Reaffirmation must occur before the order of discharged debt is entered. If you want to keep a car or other property, you need to discuss this with the creditor early on. Your attorney can handle this for you and try to negotiate a fair payment schedule.

Property That Can Be Taken Before a Discharge

Bankruptcy is intended to help you get relief from the burden of debt, so removing all of your property would be counterproductive, as you would need to rebuy a car or other items.

Property that is considered necessary for modern life may be exempt from creditors taking it back. But, you may need to petition a judge to stop them.

Some examples of the property a creditor might try to take back include:

  • Motor vehicles or a second vehicle
  • A second home or vacation home
  • Expensive clothing
  • Household furniture
  • Jewelry
  • Tools used in your work
  • Musical instruments (unless you can prove you are a professional musician)
  • Cash, bank accounts, stocks, bonds, and other investments
  • Pensions
  • A portion of the equity in your home
  • A portion of earned but unpaid wages
  • Public benefits that have accumulated in a bank account
  • Damages awarded for personal injury
  • Family heirlooms

While this list looks scary, it is important to remember that creditors can try to take these items, but they generally will not succeed. Much of this property is protected by your state's exemptions or wildcard exemptions, as it is essential for work or daily life.

A creditor will receive a notice saying your debts have been discharged. They can try reaffirming these items or sue you for debt if they do not agree with the discharge.

Once the discharge of debt is in place, things are considered final.
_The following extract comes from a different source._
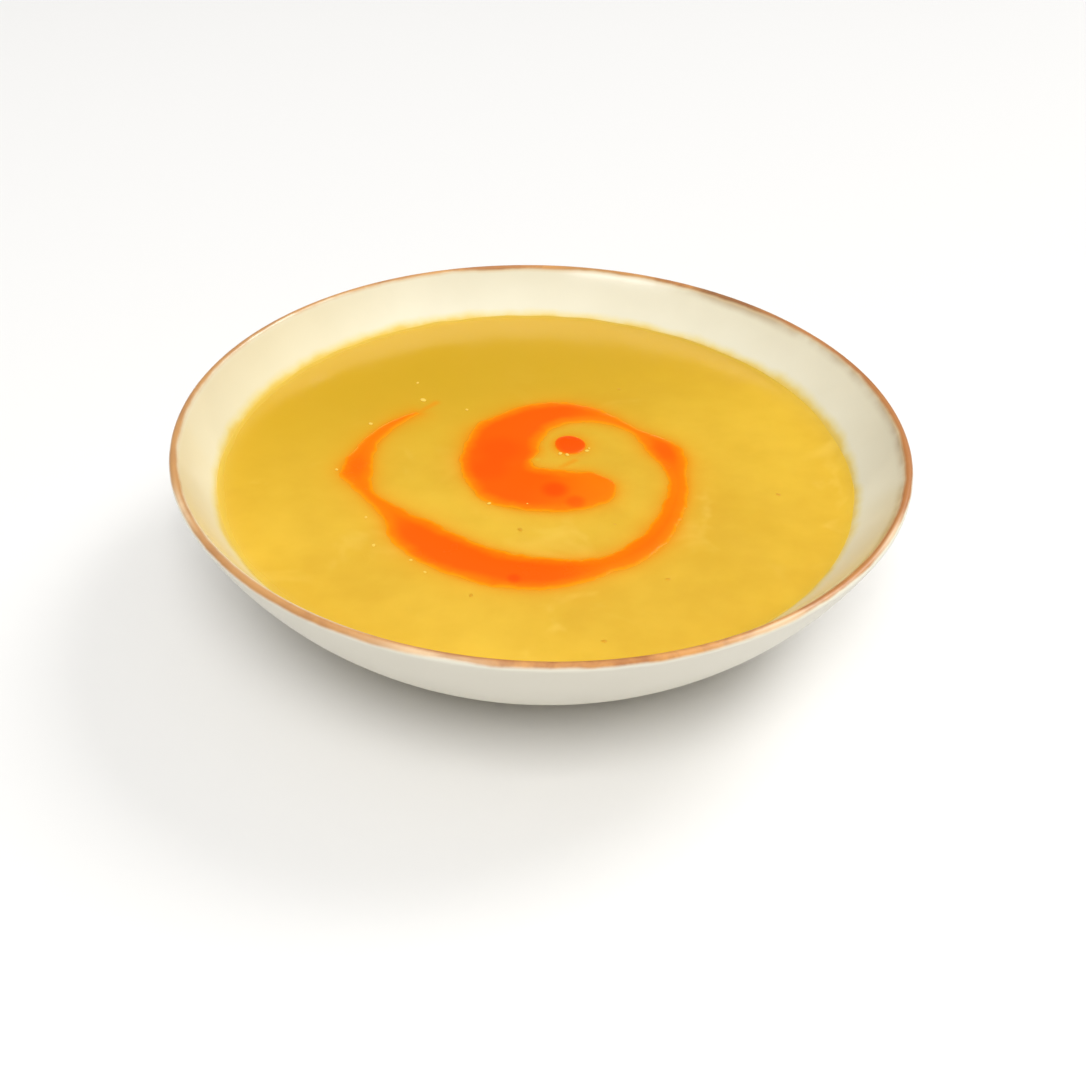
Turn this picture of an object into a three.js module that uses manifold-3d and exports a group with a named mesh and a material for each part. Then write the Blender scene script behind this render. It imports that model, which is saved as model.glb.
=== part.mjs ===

A creditor cannot sue you, try to take your property, or harass you.

How To Get a Debt Discharge

Filing for bankruptcy is not an easy decision to make, but sometimes it's necessary. You can start the process by asking an attorney what property is excluded in a Chapter 7 bankruptcy, and what could be included. They can tell you what a creditor might come after and how to legally and effectively stop them.